* BEGIN COLLECTED MATERIAL *
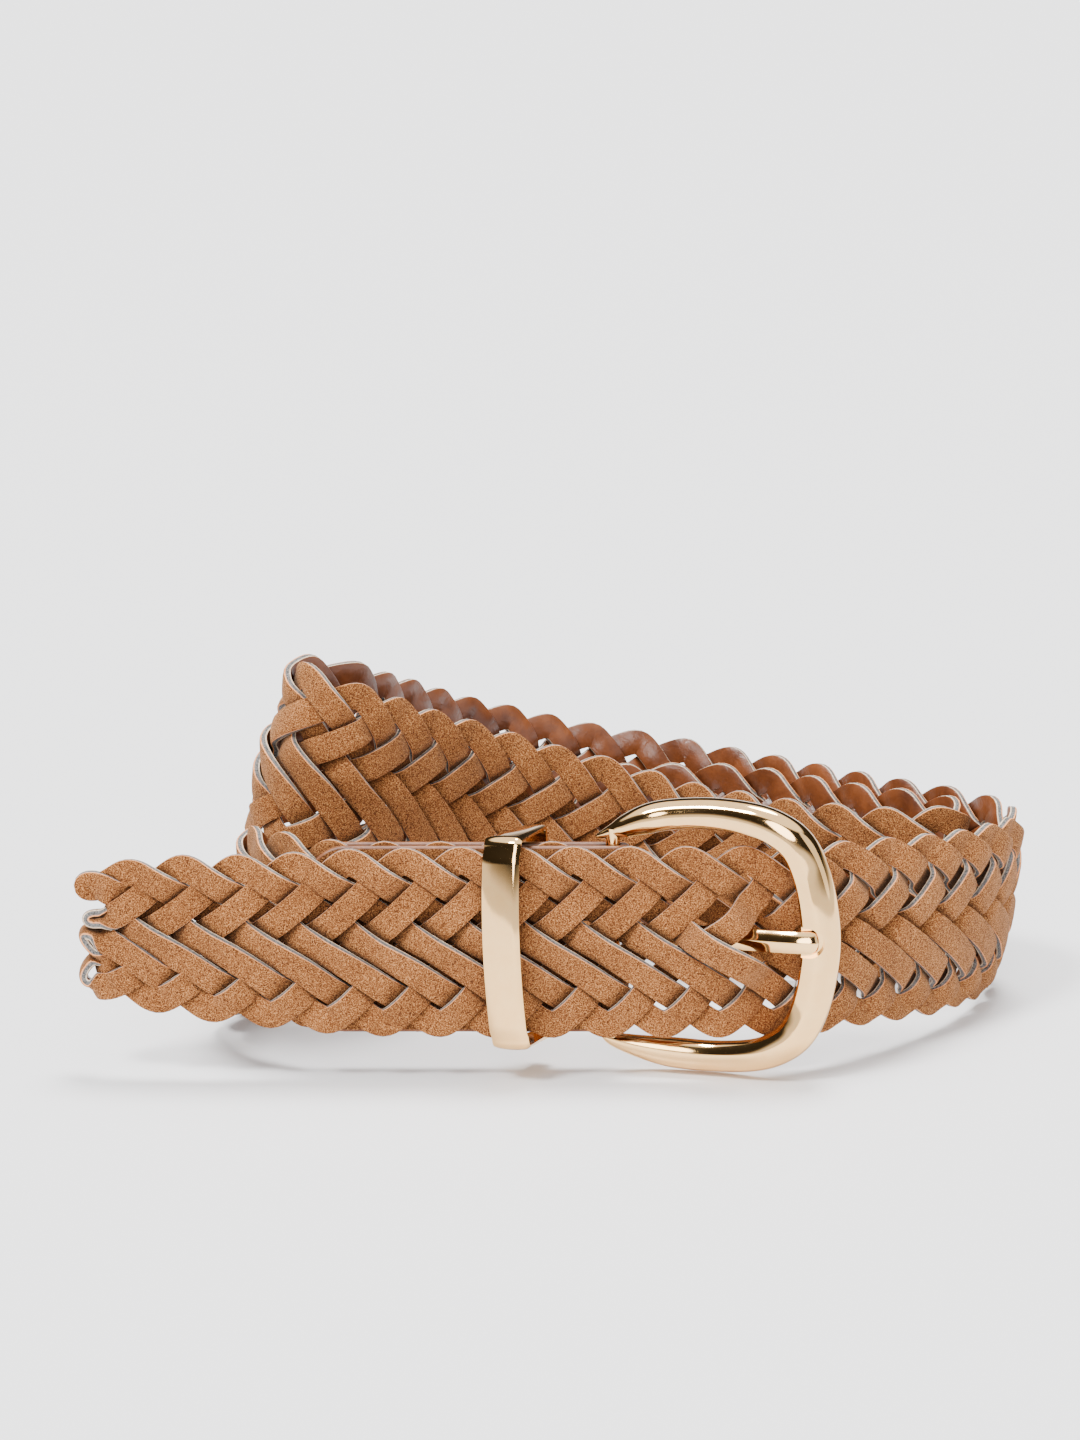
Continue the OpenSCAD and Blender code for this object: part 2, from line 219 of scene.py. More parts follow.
def between(x, low, high, fade=12):
    """One from low to high, fading to nothing on either side."""
    return ease((x - low) / fade + 1) * ease((high - x) / fade + 1)


def smooth(values, times):
    for _ in range(times):
        inner = (values[:-2] + 2 * values[1:-1] + values[2:]) / 4
        values = np.concatenate([values[:1], inner, values[-1:]])
    return values


def strand_stations(k, start, steps=8):
    """Stations s, v, n, roll of strand k from where its fold ends to its own end in the tab."""
    first, last = crossing_at(k, start), crossing_at(k, END_S)
    c = np.linspace(first, last, int((last - first) * steps))
    s = crossing_s(k, c)
    loose = settle(s) * (1 - between(s, KEEPER_S - 16, PRONG_S + 14))
    bend = between(s, RIGHT_BEND[0], RIGHT_BEND[1])
    roll = smooth(strip_roll(s, c) * (1 - 0.8 * bend) + 3.5 * wander(k, s, 9) * loose, 4)
    raised = 0.45 * STRIP_W / 2 * np.abs(np.sin(np.radians(roll)))
    level = weave(c)
    v = height_in_band(s, c) + 0.3 * wander(k + 20, s, 13) * loose
    n = LIFT * level * (1 + 1.2 * bend * (level > 0)) + raised * np.sign(level)
    n = smooth(n, 2) + parting(k, c) + 0.08 * wander(k + 40, s, 11) * loose
    return np.stack([s, v, n, roll], 1)


# ---- The four folds at the tip, where a strip turns back on edge ----
# Lower strand, upper strand, where the fold starts along the strap, how far it reaches, and its roll
FOLDS = [(7, 0, 15.3, 7.0, 12.0), (6, 1, 17.0, 8.5, 80.0), (4, 5, 16.0, 8.5, 80.0), (3, 2, 14.5, 5.5, 80.0)]
FOLD_SINK = 1.3


def fold_stations(lead, mate, reach, roll, count=26):
    a, b = mate[0, :2], lead[0, :2]
    out_a = a + reach * unit(mate[0, :2] - mate[3, :2])
    out_b = b + reach * unit(lead[0, :2] - lead[3, :2])
    t = np.linspace(0, 1, count + 2)[1:-1, None]
    way = (1 - t) ** 3 * a + 3 * t * (1 - t) ** 2 * out_a + 3 * t * t * (1 - t) * out_b + t ** 3 * b
    edge = ease(np.sin(math.pi * t) * 1.6)
    n = mate[0, 2] * (1 - t) + lead[0, 2] * t - FOLD_SINK * edge
    return np.concatenate([way, n, roll * edge], 1)


def folded_strip(lead_k, mate_k, start, reach, roll):
    """Stations of one long strip: from the tab along one strand to the tip, round its fold, and back."""
    lead, mate = strand_stations(lead_k, start), strand_stations(mate_k, start)
    back = mate[::-1] * np.array([1, 1, 1, -1])
    return np.concatenate([back, fold_stations(lead, mate, reach, roll), lead])


# ---- Mesh helpers ----
def new_object(name, verts, faces, materials, face_slots=None, crease=35):
    mesh = bpy.data.meshes.new(name)
    mesh.from_pydata([tuple(v) for v in np.asarray(verts, float)], [], [tuple(f) for f in faces])
    for material in materials:
        mesh.materials.append(material)
    if face_slots is not None:
        mesh.polygons.foreach_set("material_index", np.asarray(face_slots, dtype=np.int32))
    mesh.polygons.foreach_set("use_smooth", np.ones(len(mesh.polygons), dtype=bool))
    mesh.validate()
    mesh.update()
    mesh.set_sharp_from_angle(angle=math.radians(crease))
    obj = bpy.data.objects.new(name, mesh)
    bpy.context.scene.collection.objects.link(obj)
    return obj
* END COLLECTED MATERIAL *
**SET TASK**
Restate, word for word and with nothing added, the lines from the first line of the listing through the one where "return ease((x - low)" stands.

**WRITTEN RESPONSE**
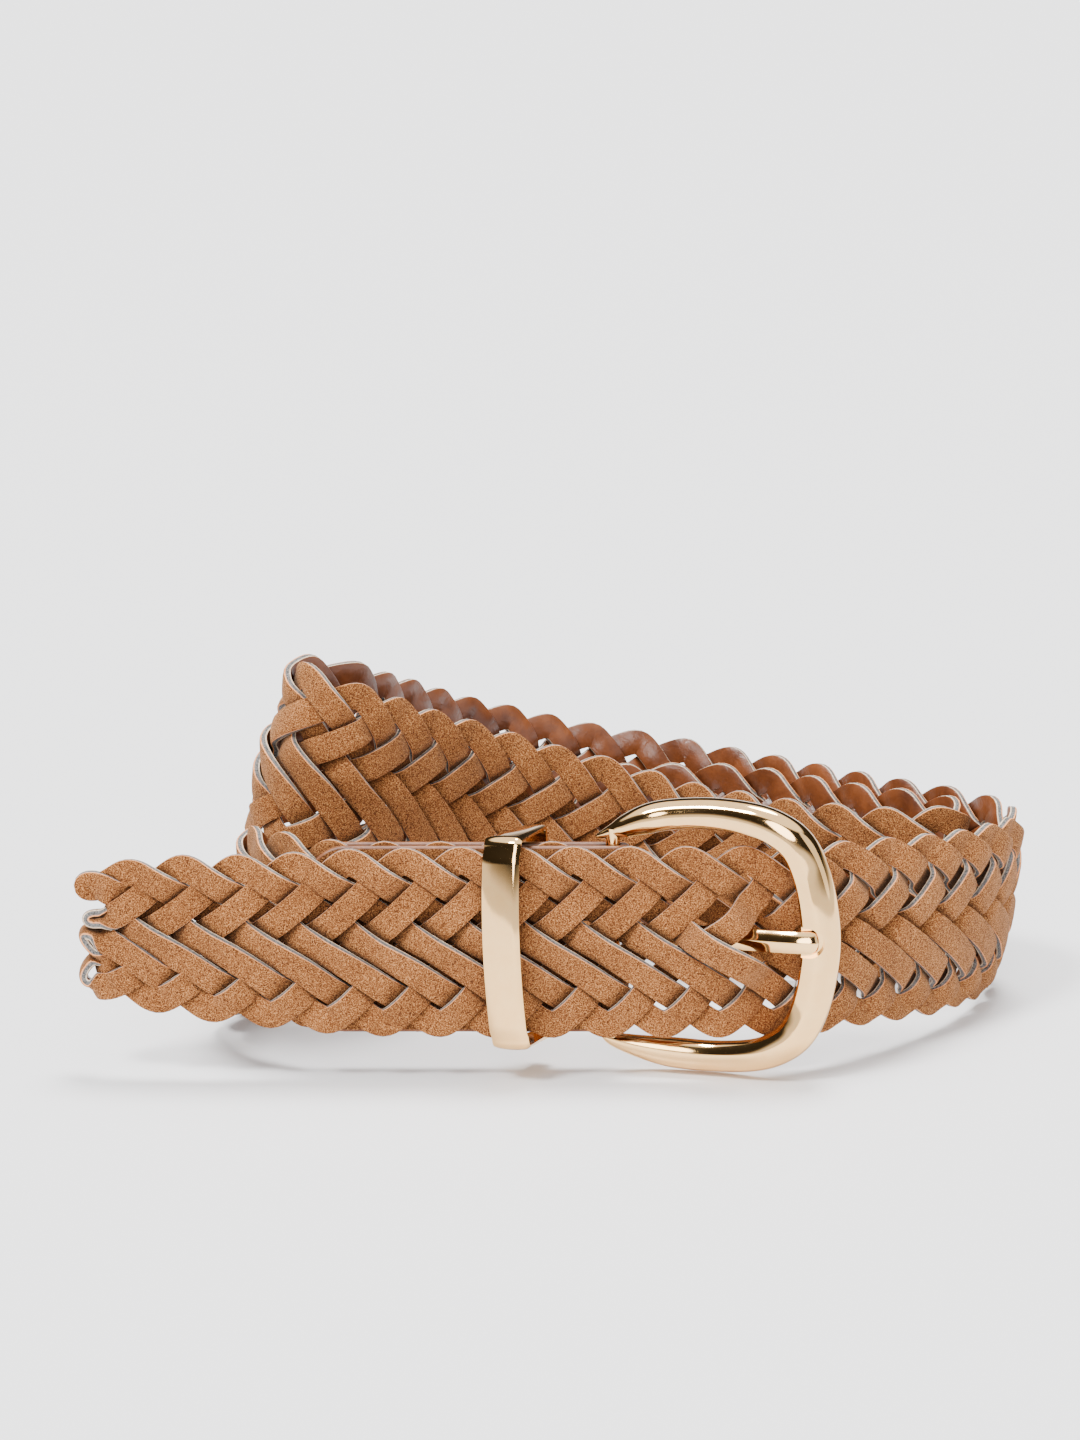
Continue the OpenSCAD and Blender code for this object: part 2, from line 219 of scene.py. More parts follow.
def between(x, low, high, fade=12):
    """One from low to high, fading to nothing on either side."""
    return ease((x - low) / fade + 1) * ease((high - x) / fade + 1)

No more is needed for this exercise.